Working with Intention

I’m Andy Temte and welcome to the Saturday Morning Muse! Start to your weekend with me by exploring topics that span leadership, business management, education, and other musings designed to support your journey of personal and professional continuous improvement. Today is August 17, 2024.

Does it feel like you’re just swinging in the breeze, rudderless and directionless in your work? A mindset hack I like to employ is to tell myself: Today I will practice being INTENTIONAL to improve engagement with my work.

It's easy to fall into the trap of allowing the subconscious to take over and guide us. It's much more difficult to engage the frontal lobe and be deliberate with our words and deeds. Entropy—the natural tendency for things to fall apart—is always lurking in the wings and is all too happy to take over when we take our eye off the ball. So today, I’m musing about building the skill of living with intention. While I’m talking primarily about your work environment today, practicing the skill of being intentional also adds value in your personal life.

Improving Intention, Step 1: Self-Reflection

I believe that both personal and workplace intention must be practiced. To get started, carve out time for self-reflection. I like to engage in self-reflection on my tractor, or while I’m out on our property trimming or gardening. I encourage you to find your happy place and use that space to self-reflect. Turn off the music and all the other convenient distractions that consume your mind. Learn to just ‘be.’ For many, it’s difficult to be still and allow your thoughts to wash over you.

Here are a few questions to ask yourself:

  • Are my individual and team goals well-defined? Do they align with my purpose? Does my purpose align with the company's north star? Do I even know what my purpose is?

  • Am I filling the work day with "busy work" that is not moving me and my team closer to our goals?

  • What's the status of my "joy/drudgery" ledger? Is it out of balance?

  • Are things "happening to me" or am I "making things happen?"

  • On average, am I a "tourist" or a meaningful contributor in the endless stream of meetings I'm invited to?

  • Am I adrift or anchored - floating or grounded?

A wonderful tool to use during this (or any other) self-exploration exercise is the "five whys" to help uncover root cause. To use the five whys, pick a question from above and ask your first why. Your response is unlikely to arrive at root cause, so ask "why" a second time. Continue asking whys in an attempt to shed the surface-level or superficial rationale we use to justify our actions and delve deeper into the true meaning behind motivations and purpose. Oh, and if you’re unsure of your personal purpose, here’s the link to my free guidebook that can help create personal clarity and define your personal purpose.

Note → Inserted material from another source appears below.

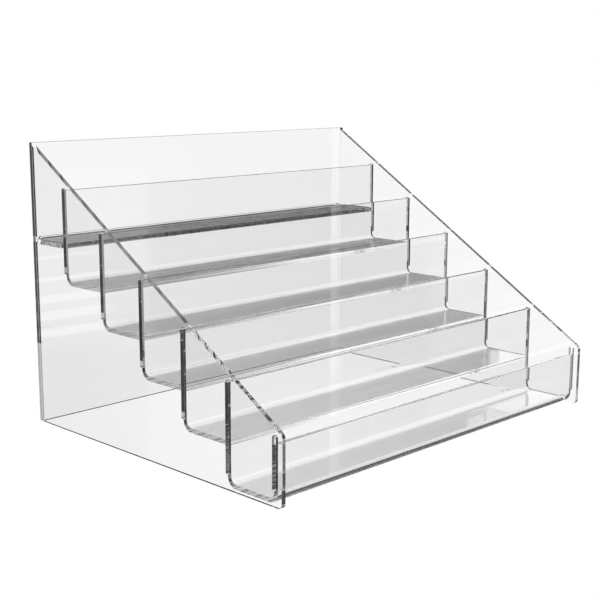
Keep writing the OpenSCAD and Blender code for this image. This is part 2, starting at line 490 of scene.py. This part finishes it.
# %% Make the finishes
side_material = clear_sheet("clear_side_sheet", mm(60), side_edge, POLISHED_HAZE, side_joint)
back_material = clear_sheet("clear_back_sheet", mm(80), back_edge, POLISHED_HAZE, back_joint)
shelf_material = clear_sheet("clear_shelf_sheet", mm(60), shelf_edge, SANDED_HAZE)
bent_material = clear_sheet("clear_bent_sheet", mm(50), tray_end, TRAY_END_HAZE)

# %% Dress the pieces
dress = {
    "left_side_panel": side_material,
    "right_side_panel": side_material,
    "back_panel": back_material,
    "top_shelf": shelf_material,
    "step_tray_1": bent_material,
    "step_tray_2": bent_material,
    "step_tray_3": bent_material,
    "step_tray_4": bent_material,
    "front_tray": bent_material,
}
for node, material in dress.items():
    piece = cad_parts[node]
    for slot in piece.material_slots:
        slot.material = material
    print(node, "wears", material.name)

# %% [markdown]
# ## The floor
#
# The photograph has a pure white floor with no shadow. A large plane just under
# the stand glows white when it is seen directly. In a reflection it is clear, for
# the same reason as the backdrop, so a reflected ray goes on to the room below.

# %% Lay the floor
FLOOR_HALF_SIZE = 4.0
FLOOR_GAP = mm(0.3)
floor_height = cad_low.z - FLOOR_GAP
floor_corners = ((-1, -1), (1, -1), (1, 1), (-1, 1))

floor_mesh = bpy.data.meshes.new("floor")
floor_mesh.from_pydata(
    [(x * FLOOR_HALF_SIZE, y * FLOOR_HALF_SIZE, floor_height) for x, y in floor_corners],
    [],
    [(0, 1, 2, 3)],
)
floor = bpy.data.objects.new("floor", floor_mesh)
bpy.context.scene.collection.objects.link(floor)
print("floor %.1f mm under the stand" % (FLOOR_GAP * MM_IN_METRE))

# %% Whiten the floor
floor_material = bpy.data.materials.new("pale_floor")
tree = Tree(floor_material)
white_glow = tree.add("ShaderNodeEmission", {"Strength": BACKDROP_WHITE})
floor_mirrored = tree.math("GREATER_THAN", tree.reflections_so_far(), MIRRORED_COUNT)
floor_finish = tree.choose_shader(
    floor_mirrored, white_glow, tree.add("ShaderNodeBsdfTransparent")
)
tree.add("ShaderNodeOutputMaterial", {"Surface": floor_finish})
floor_mesh.materials.append(floor_material)
print("the floor wears", floor_material.name)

A word of caution: self-reflection and the use of the five whys requires an open mind and a strong ego in order to challenge potential unconscious bias and consider answers that may not be popular or fit neatly into existing narratives. Hence, it's seldom the case that meaningful results come solely from self-reflection exercises. To make more progress, we will need the help of our coaches and mentors.

Improving Intention, Step 2: Talk to a Coach

Many of us will need the help of a coach or mentor to turn self-reflection into action. To start, ask your supervisor for a meaningful block of time to discuss the results of your self-reflection. An enlightened, empathetic supervisor will have a strong coaching skillset that will help get you back on track. This brand of supervisor will have excellent active listening skills and will jump at the chance to engage in a development conversation driven by you versus more traditional development conversations that are driven by them.

The reason behind starting with your supervisor is that they should have a clear understanding of business priorities and are in the best position to help "connect the dots" between your role/work and that of the team and ultimately the company's north star. Narrowing focus is key here—it's easy to become overwhelmed by the list of things we should be more intentional or deliberate about and end up paralyzed and do nothing.

If you don't feel like your supervisor would be receptive to this conversation do two things:

  • Engage in the "five whys" exercise to uncover the root cause of behind your reticence to have a deeper development conversation with your supervisor. One of your boss's primary jobs is to help coach and develop you into that next best version of yourself. Maybe you're held back by the post-traumatic stress of a "bad boss" in your past and you're projecting that experience on your current supervisor. However scary it may seem to have a deep development conversation with your supervisor, I recommend giving it a chance - you might be pleasantly surprised!

  • Ask a non-work coach or mentor to help you make sense of your self-reflection. As an alternative, your company's HR department may have access to third-party coaching resources.

Conclusion

According to Gallup, employee engagement has been on a "rollercoaster" ride since early 2020, when the percent of employees ‘engaged’ in their work peaked at 36%. Since that time, we’ve lived through a deadly pandemic, social/economic upheaval, and a period of reflection on the meaning of work and where work fits into our lives. As of this recording, engagement has ticked up a bit from its low point of 30% in February of this year. I believe strongly that if (a) corporate leaders do a better job of defining and communicating organizational purpose, vision, and goals, while (b) each of us simultaneously identifies and connects with our purpose and lives with intention, employee engagement will increase. We all win if we operate with more intention.